Dans les communautés arabes, les Libanais sont les plus nombreux ; viennent ensuite les Égyptiens, les Marocains, les Jordaniens, les Palestiniens, les Irakiens, puis les Tunisiens et les Algériens. En importance démographique, les Italiens viennent en premier lieu, suivis des Juifs et des Libanais, et enfin des Grecs. Selon Statistiques Canada, 25 % des Canadiens d'origine arabe travaillent dans le commerce, 20 % sont des professionnels, 25 % sont des employés et 15 % travaillent dans les secteurs industriels.

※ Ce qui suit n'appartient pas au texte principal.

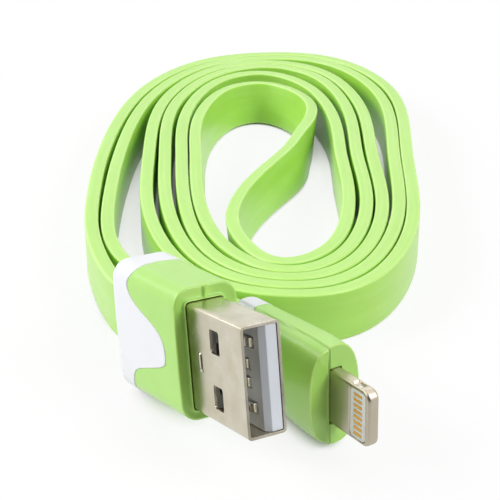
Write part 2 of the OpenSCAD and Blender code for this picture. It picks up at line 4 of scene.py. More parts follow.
import bpy
import numpy as np
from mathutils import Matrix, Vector

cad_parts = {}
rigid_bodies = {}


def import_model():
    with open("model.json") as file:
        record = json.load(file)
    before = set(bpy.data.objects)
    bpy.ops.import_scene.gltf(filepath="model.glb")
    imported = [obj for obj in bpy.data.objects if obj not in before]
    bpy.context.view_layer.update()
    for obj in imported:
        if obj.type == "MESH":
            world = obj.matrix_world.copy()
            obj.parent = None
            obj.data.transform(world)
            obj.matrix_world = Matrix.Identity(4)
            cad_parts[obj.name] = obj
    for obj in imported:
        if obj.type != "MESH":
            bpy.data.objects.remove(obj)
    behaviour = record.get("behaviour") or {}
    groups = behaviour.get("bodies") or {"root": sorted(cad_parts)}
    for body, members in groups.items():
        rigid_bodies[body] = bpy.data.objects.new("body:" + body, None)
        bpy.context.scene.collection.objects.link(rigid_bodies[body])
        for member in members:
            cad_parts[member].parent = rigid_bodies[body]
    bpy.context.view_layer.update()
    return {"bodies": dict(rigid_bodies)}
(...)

L'intégration linguistique francophone ou anglophone de la communauté libanaise est beaucoup plus aisée que celle de la plupart des autres communautés arabes. La raison en est simple : dans la plupart des cas, ils ont déjà, sinon une maîtrise de la langue, du moins une base avancée leur permettant un apprentissage plus adéquat pour communiquer en français et en anglais. On peut lire sur le site web du ministère des Affaires étrangères du Canada que « depuis les années 1880, Montréal attire beaucoup les nouveaux immigrants libanais. Cette communauté est la plus nombreuse au Canada et contribue énormément au dynamisme de la culture francophone. Comme les Libanais de Beyrouth, qui émaillent leurs phrases d'expressions arabes, françaises et anglaises, les Libano-Canadiens de Montréal passent sans effort du français à l'arabe au cours d'une même conversation ».
Arabe, français et anglais... Cela rappelle ce que dit l'écrivain Amin Maalouf : « Je suis né comme beaucoup de Libanais, avec trois langues dans la bouche, l'arabe, le français, l'anglais. Dans ma jeunesse, la chose paraissait si naturelle qu'il me fallut du temps, et de nombreux voyages, pour comprendre à quel point elle était rare. »
Bien que la tradition migratoire libanaise prenne sa source au XVIIe siècle et malgré cette ancienneté, nous retiendrons que ce n'est que tout récemment que les chercheurs ont commencé à s'intéresser aux Libanais du Québec. Grosso modo, les travaux sur la communauté libanaise du Canada démontrent que c'est une communauté plutôt diversifiée et éclatée.